NEW ORLEANS (WVUE) - COVID-19 has been especially lethal for African Americans and in a section of New Orleans where blacks make up the largest part of the community a new effort is underway to encourage people to take the coronavirus vaccine.
The District “E” Vaccine Task Force was unveiled.
It is no secret that major missteps in research like the Tuskegee Experiment have caused lingering trust issues for some African Americans, in terms of healthcare research.
Still, local healthcare professionals and community leaders are urging blacks and other minorities to take the vaccine.
City Councilwoman Cyndi Nguyen who represents the sprawling District “E” council district and health care professionals are working together to make sure residents roll up their sleeve and get the shots.
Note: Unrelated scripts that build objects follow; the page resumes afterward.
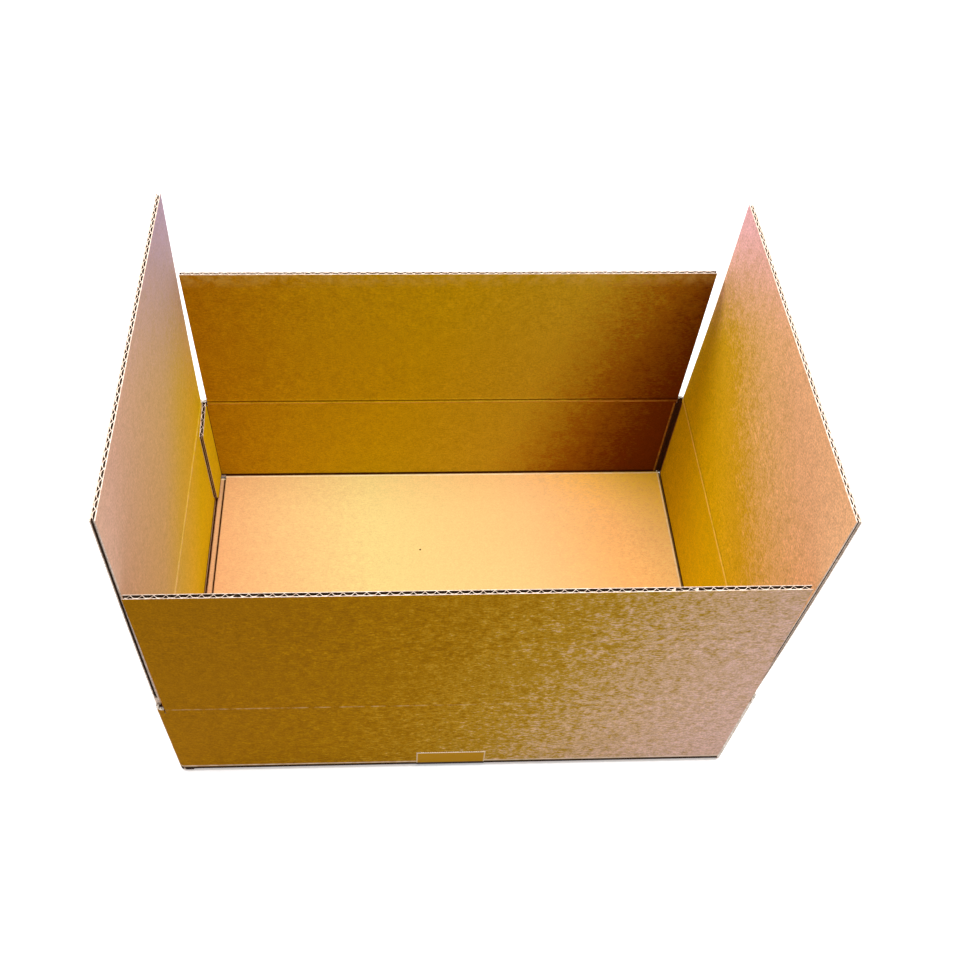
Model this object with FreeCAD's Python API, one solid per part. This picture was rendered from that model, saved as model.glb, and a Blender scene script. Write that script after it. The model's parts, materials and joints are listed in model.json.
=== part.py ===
"""An open shipping box of single-wall corrugated board: one folded and glued sheet with four top flaps.

The box stands on its taped bottom. X runs along its length, Y from front to back and Z up. The origin
is the middle of the base, on the surface that the box stands on. All sizes are in millimetres.
"""
import FreeCAD
import Part
import math
import os

V = FreeCAD.Vector

# Board: two liners with a wave of paper glued between them
board = 3.0               # thickness of the board
paper = 0.25              # thickness of each liner and of the wave
flute_pitch = 6.35        # from one crest of the wave to the next
crest = 1.15              # width of a crest where it is glued to its liner
crest_round = 0.45        # how far below its crest the wave starts to round over
edge_notch = 2.0          # depth of the open groove where a cut runs along a flute
layer_gap = 0.2           # air between two layers of board that lie on each other

# Outside of the box, measured over the board
length = 387.0
depth = 265.0
crease_height = 99.0      # of the front and back creases above the surface that the box stands on
fold_radius = 4.0         # outside of a standing corner
inner_radius = 1.0        # inside of a standing corner
bottom_radius = 2.0       # outside of a fold at the base

# Top flaps
meeting_gap = 1.0         # between the front and back flaps when they are folded shut
end_meeting_gap = 2.0     # between the two end flaps when they are folded shut
end_seam_shift = 4.5      # how far that meeting lies to the right of the middle
front_gaps = (6.0, 3.9)   # from the outside of the left and right walls to the ends of the front flap
back_gaps = (7.1, 6.4)
end_flap_gap = 4.8        # from the outside of the front and back walls to the ends of an end flap
front_lean = 0.6          # degrees that the flap leans inward from upright
back_lean = 0.6
left_lean = 1.2
right_lean = -1.0         # this one leans outward
crush_band = 9.0          # flattened board beside a crease, where the flutes end
crease_clearance = 0.1    # from the hinge line to the board on either side of it
mitre_angle = 45.5        # of each side of the score, so that its two sides clear when folded shut
slot_clearance = 0.6      # beyond each end of a flap

# Bottom flaps
outer_flap_gap = 3.0      # from the outside of the front and back walls to the two end flaps
inner_flap_gaps = (10.0, 3.8)  # from the outside of the left and right walls to the front and back flaps
seam_gap = 1.0            # between two bottom flaps that meet

# Glue tab: the end of the sheet, lapped inside the left wall
tab_width = 32.5
tab_drop = 6.0            # how far the top of the tab slants down over its width
tab_cut = 8.0             # height of the slanted cut at its lower corner
tab_cut_run = 4.0

# Closing tape, which runs from front to back over the middle seam
tape_width = 48.0
tape_thickness = 0.1
tape_turn_up = 25.0       # how far it climbs the front and back walls
tape_shift = -2.5         # it was stuck on a little left of the middle
tape_clearance = 0.05     # between it and the rounded fold that it passes

# Worked out from these
half_length = length / 2
half_depth = depth / 2
end_crease_height = crease_height + board + layer_gap
front_back_reach = half_depth - meeting_gap / 2
left_reach = half_length + end_seam_shift - end_meeting_gap / 2
right_reach = half_length - end_seam_shift - end_meeting_gap / 2
front_span = (front_gaps[0] - half_length, half_length - front_gaps[1])
back_span = (back_gaps[0] - half_length, half_length - back_gaps[1])
end_flap_width = depth - 2 * end_flap_gap
outer_flap_width = depth - 2 * outer_flap_gap
inner_flap_span = (inner_flap_gaps[0] - half_length, half_length - inner_flap_gaps[1])
outer_flap_base = tape_thickness
inner_flap_base = outer_flap_base + board + layer_gap
mitre_slope = math.tan(math.radians(mitre_angle))


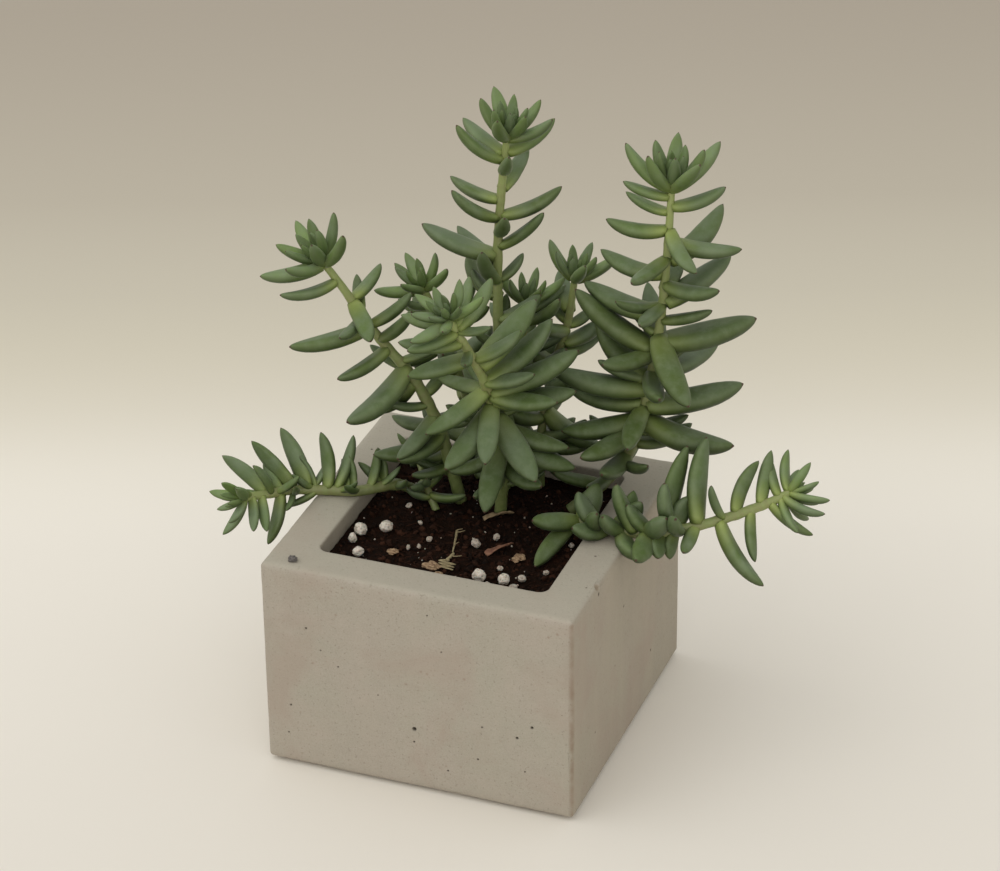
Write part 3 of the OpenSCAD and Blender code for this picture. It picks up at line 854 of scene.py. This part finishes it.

Dr. Takeisha Davis is CEO of New Orleans East Hospital.
“We want to make sure that we have fair and equitable access to the vaccine,” said Davis.
And according to data from Nguyen’s office, the Lower 9th Ward community which is part of District “E” is 85 percent African American and New Orleans East is 74 percent black.
The aim is to address hesitancy about getting the vaccine.
Nguyen says the task force has already been meeting and planning.
“We have a large number of underserved, unrepresented communities in our district and so I realized that there was a lot of work that we had to do,” she said.
Across the country, some African Americans harbor a distrust of the medical system and the infamous 40-year Tuskegee Experiment is seen as part of the reason.
The study was forced to end in 1972. According to the CDC, hundreds of black men were involved but were told by researchers they were being treated for “bad blood”, when in fact it was a syphilis study, and the men who had the disease never received appropriate treatment to cure their disease.
The task force is working to educate the public about the safety of the coronavirus vaccines.
“We provide educational workshops, address the myths. We know that there are people hesitant to take the vaccine,” said Nguyen.
“Today is about community and not about competition. Today is about spreading facts, not fiction. Today is about equity, not equality because our community was disproportionately impacted by the impact of COVID-19,” said Davis.
The virus has not only killed many blacks but also cost them their jobs and Nguyen and others say the vaccines are the way to end the pandemic.
“We get it, we know that in order to get out of this you got to take the shot.”